Quote all of the data below exactly, please.

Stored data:
——————————

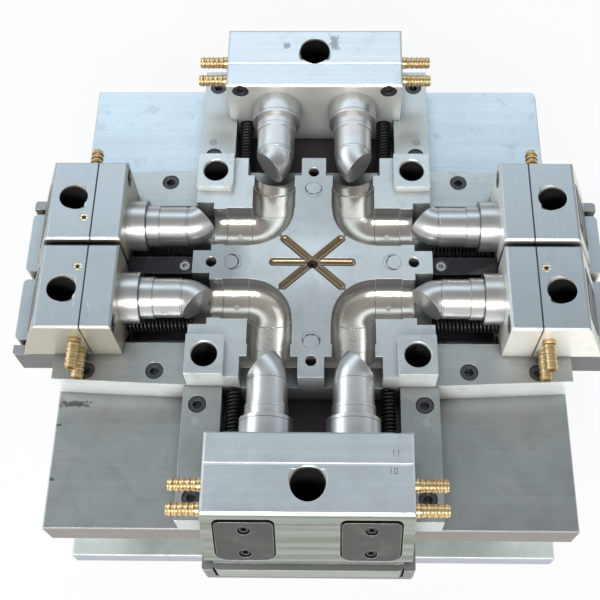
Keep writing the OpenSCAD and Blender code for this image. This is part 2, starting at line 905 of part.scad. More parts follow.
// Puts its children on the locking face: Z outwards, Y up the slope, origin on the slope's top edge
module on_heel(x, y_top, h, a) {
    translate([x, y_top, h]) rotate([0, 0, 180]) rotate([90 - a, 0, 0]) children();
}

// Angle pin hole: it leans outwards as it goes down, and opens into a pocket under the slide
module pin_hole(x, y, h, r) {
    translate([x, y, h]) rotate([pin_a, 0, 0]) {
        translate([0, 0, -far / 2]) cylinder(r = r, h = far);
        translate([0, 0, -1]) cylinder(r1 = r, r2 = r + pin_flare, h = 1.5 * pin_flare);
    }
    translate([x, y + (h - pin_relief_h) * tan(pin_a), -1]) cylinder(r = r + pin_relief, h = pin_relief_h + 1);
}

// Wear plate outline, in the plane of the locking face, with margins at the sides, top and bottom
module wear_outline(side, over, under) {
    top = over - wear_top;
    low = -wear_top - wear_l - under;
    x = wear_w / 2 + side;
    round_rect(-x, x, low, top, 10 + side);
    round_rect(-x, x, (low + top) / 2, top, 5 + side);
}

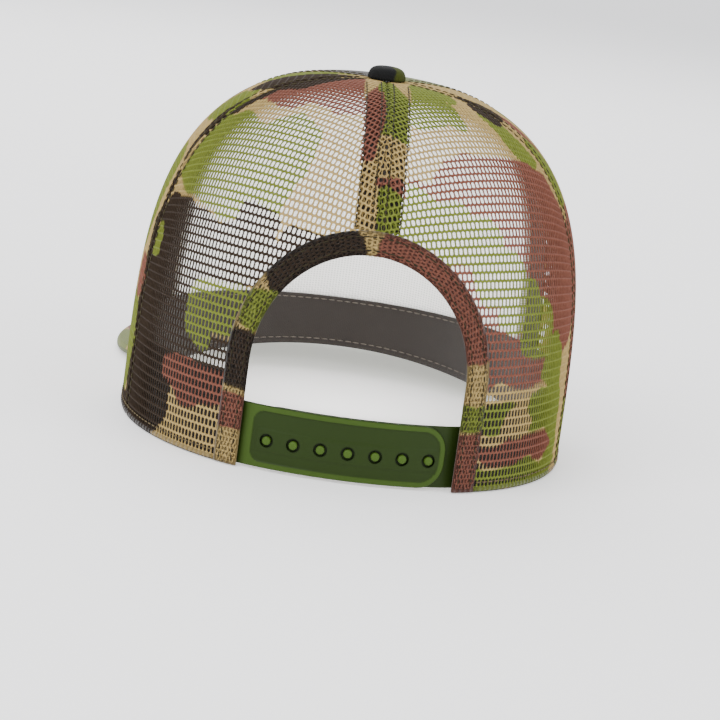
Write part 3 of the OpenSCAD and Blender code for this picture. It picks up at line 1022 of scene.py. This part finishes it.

——————————

▶ [TASK RESULT]
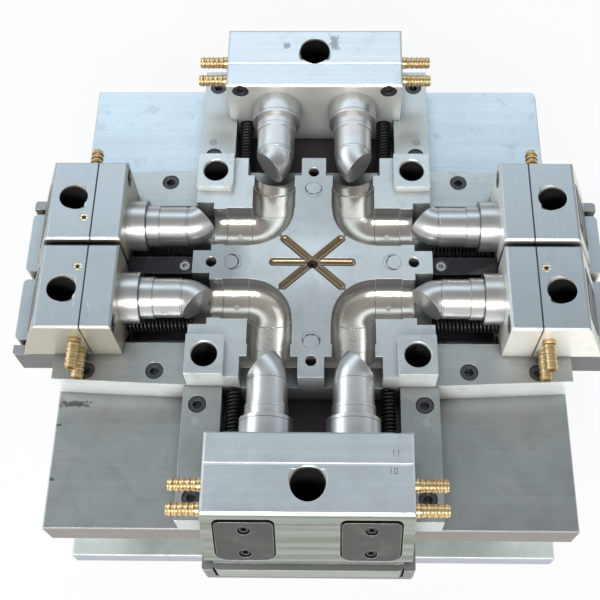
Keep writing the OpenSCAD and Blender code for this image. This is part 2, starting at line 905 of part.scad. More parts follow.
// Puts its children on the locking face: Z outwards, Y up the slope, origin on the slope's top edge
module on_heel(x, y_top, h, a) {
    translate([x, y_top, h]) rotate([0, 0, 180]) rotate([90 - a, 0, 0]) children();
}

// Angle pin hole: it leans outwards as it goes down, and opens into a pocket under the slide
module pin_hole(x, y, h, r) {
    translate([x, y, h]) rotate([pin_a, 0, 0]) {
        translate([0, 0, -far / 2]) cylinder(r = r, h = far);
        translate([0, 0, -1]) cylinder(r1 = r, r2 = r + pin_flare, h = 1.5 * pin_flare);
    }
    translate([x, y + (h - pin_relief_h) * tan(pin_a), -1]) cylinder(r = r + pin_relief, h = pin_relief_h + 1);
}

// Wear plate outline, in the plane of the locking face, with margins at the sides, top and bottom
module wear_outline(side, over, under) {
    top = over - wear_top;
    low = -wear_top - wear_l - under;
    x = wear_w / 2 + side;
    round_rect(-x, x, low, top, 10 + side);
    round_rect(-x, x, (low + top) / 2, top, 5 + side);
}

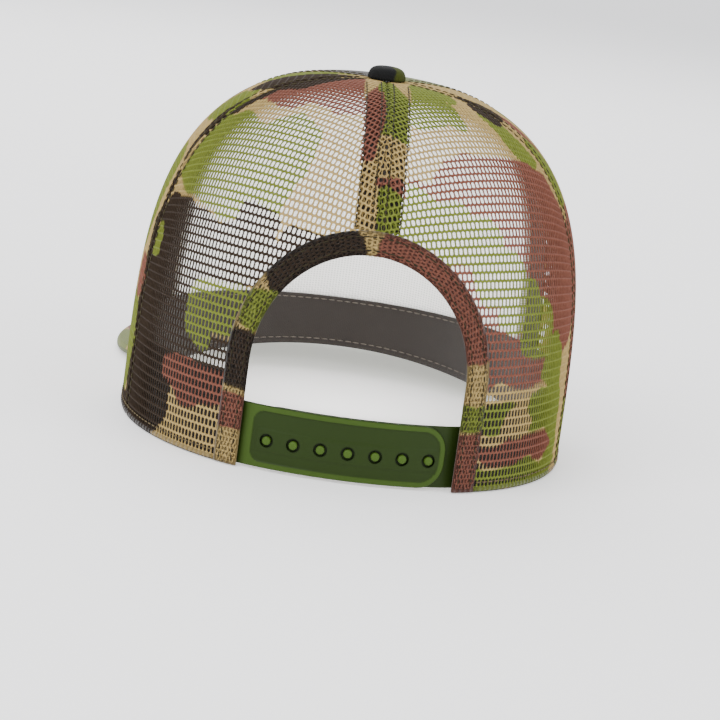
Write part 3 of the OpenSCAD and Blender code for this picture. It picks up at line 1022 of scene.py. This part finishes it.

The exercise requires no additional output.